>> begin INFORMATION PROVIDED

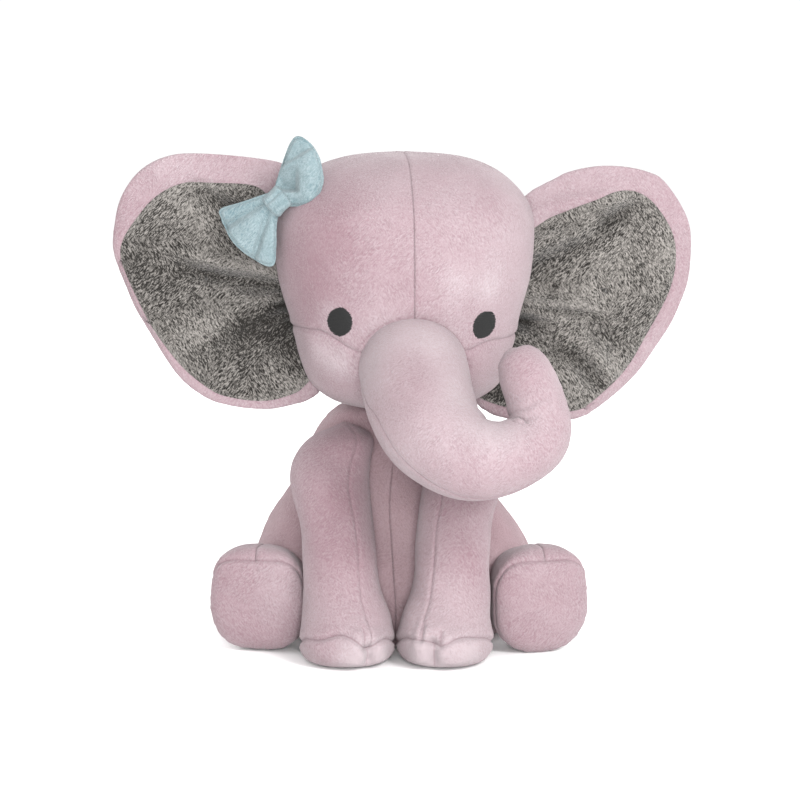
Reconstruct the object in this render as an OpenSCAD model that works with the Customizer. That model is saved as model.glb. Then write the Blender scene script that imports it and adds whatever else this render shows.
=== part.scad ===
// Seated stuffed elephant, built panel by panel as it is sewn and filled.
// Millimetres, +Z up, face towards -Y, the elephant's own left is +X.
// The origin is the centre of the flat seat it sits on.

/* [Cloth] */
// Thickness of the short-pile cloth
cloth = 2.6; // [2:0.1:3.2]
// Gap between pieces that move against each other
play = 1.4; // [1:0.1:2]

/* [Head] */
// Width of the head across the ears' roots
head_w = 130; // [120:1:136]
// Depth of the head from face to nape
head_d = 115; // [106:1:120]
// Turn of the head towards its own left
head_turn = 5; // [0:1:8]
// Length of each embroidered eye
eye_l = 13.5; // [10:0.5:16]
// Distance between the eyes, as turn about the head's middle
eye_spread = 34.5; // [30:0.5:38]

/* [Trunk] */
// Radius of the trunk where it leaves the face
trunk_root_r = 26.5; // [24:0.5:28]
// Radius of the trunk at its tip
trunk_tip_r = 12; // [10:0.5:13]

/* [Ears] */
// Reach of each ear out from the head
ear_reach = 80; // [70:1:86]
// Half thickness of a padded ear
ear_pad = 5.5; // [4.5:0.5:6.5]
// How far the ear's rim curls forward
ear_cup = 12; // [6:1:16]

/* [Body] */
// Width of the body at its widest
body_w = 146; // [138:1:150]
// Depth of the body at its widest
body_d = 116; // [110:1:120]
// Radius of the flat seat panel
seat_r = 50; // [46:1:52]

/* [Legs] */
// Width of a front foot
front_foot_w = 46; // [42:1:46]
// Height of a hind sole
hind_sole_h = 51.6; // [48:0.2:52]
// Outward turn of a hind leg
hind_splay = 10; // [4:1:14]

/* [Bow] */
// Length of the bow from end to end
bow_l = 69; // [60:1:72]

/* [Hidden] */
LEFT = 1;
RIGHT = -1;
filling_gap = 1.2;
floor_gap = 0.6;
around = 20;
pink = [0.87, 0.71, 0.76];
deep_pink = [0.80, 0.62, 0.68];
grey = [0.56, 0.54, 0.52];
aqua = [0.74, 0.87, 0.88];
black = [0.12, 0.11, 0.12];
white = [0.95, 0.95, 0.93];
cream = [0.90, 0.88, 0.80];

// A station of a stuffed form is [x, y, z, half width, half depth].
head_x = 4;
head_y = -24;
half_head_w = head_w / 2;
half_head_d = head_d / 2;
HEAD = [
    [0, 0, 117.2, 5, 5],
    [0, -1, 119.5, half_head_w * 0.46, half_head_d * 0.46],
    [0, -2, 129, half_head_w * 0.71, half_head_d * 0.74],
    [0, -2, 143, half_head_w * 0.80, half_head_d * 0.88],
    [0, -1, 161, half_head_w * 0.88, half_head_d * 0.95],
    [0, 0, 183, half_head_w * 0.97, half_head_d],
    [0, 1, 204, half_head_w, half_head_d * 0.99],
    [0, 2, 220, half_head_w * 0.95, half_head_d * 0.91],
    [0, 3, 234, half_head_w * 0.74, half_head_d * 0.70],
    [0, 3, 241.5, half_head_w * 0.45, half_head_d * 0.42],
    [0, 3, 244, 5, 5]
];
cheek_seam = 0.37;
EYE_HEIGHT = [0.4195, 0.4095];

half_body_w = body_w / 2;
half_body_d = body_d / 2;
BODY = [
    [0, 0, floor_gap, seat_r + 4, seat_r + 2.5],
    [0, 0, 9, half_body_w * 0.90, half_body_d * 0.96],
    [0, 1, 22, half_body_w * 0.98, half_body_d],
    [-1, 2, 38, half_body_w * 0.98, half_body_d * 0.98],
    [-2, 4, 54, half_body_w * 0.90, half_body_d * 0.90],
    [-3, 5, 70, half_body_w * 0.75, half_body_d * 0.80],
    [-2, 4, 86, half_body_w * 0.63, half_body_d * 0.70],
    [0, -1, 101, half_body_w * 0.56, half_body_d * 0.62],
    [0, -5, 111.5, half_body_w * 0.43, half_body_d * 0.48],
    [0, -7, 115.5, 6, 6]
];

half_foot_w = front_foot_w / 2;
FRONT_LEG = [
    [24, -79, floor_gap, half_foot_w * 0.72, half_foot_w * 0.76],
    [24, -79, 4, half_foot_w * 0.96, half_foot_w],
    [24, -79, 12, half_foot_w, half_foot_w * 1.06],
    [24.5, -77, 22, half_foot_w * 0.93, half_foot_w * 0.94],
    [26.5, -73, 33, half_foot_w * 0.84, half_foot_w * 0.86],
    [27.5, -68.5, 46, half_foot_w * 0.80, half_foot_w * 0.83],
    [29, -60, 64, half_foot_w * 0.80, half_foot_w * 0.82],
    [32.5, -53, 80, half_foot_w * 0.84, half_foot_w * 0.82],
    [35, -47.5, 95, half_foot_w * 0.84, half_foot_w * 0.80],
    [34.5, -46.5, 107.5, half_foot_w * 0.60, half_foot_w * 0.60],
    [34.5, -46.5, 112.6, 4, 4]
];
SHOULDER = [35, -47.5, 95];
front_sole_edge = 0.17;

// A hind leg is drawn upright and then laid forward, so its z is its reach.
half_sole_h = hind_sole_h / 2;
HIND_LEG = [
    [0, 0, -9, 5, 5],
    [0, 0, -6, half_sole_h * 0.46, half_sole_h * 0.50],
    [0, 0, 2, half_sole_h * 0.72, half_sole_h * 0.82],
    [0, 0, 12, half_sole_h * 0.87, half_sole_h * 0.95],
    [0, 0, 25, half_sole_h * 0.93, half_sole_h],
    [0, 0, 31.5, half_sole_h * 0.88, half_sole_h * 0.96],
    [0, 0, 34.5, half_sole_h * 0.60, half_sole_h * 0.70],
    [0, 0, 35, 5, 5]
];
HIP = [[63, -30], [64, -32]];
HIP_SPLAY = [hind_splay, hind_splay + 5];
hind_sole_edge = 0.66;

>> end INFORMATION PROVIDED

Return exactly the leading lines of the listing, stopping after the line in which "play = 1.4; // [1:0.1:2]" occurs.

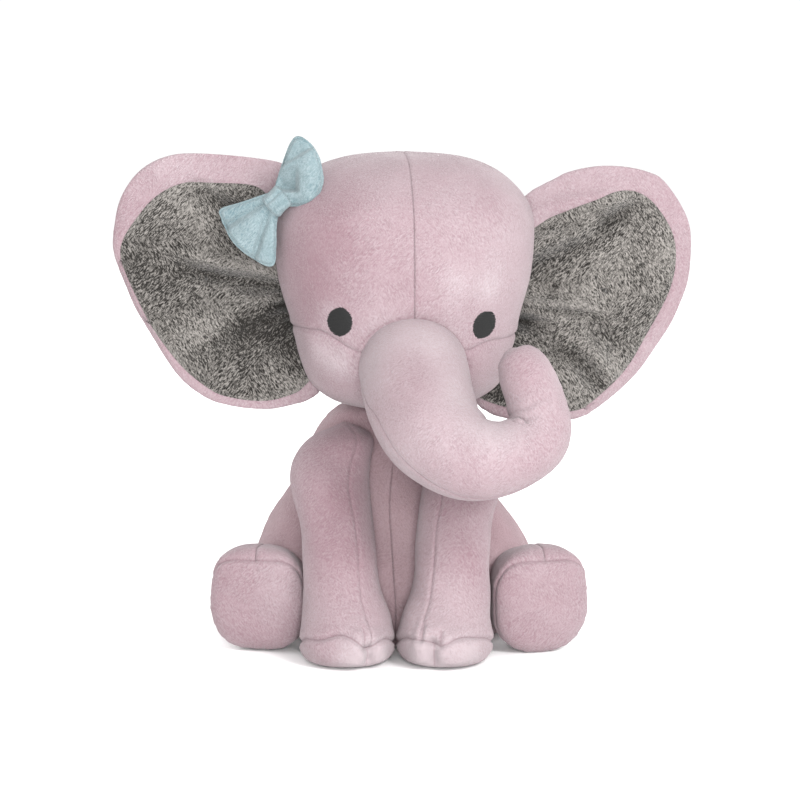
Reconstruct the object in this render as an OpenSCAD model that works with the Customizer. That model is saved as model.glb. Then write the Blender scene script that imports it and adds whatever else this render shows.
=== part.scad ===
// Seated stuffed elephant, built panel by panel as it is sewn and filled.
// Millimetres, +Z up, face towards -Y, the elephant's own left is +X.
// The origin is the centre of the flat seat it sits on.

/* [Cloth] */
// Thickness of the short-pile cloth
cloth = 2.6; // [2:0.1:3.2]
// Gap between pieces that move against each other
play = 1.4; // [1:0.1:2]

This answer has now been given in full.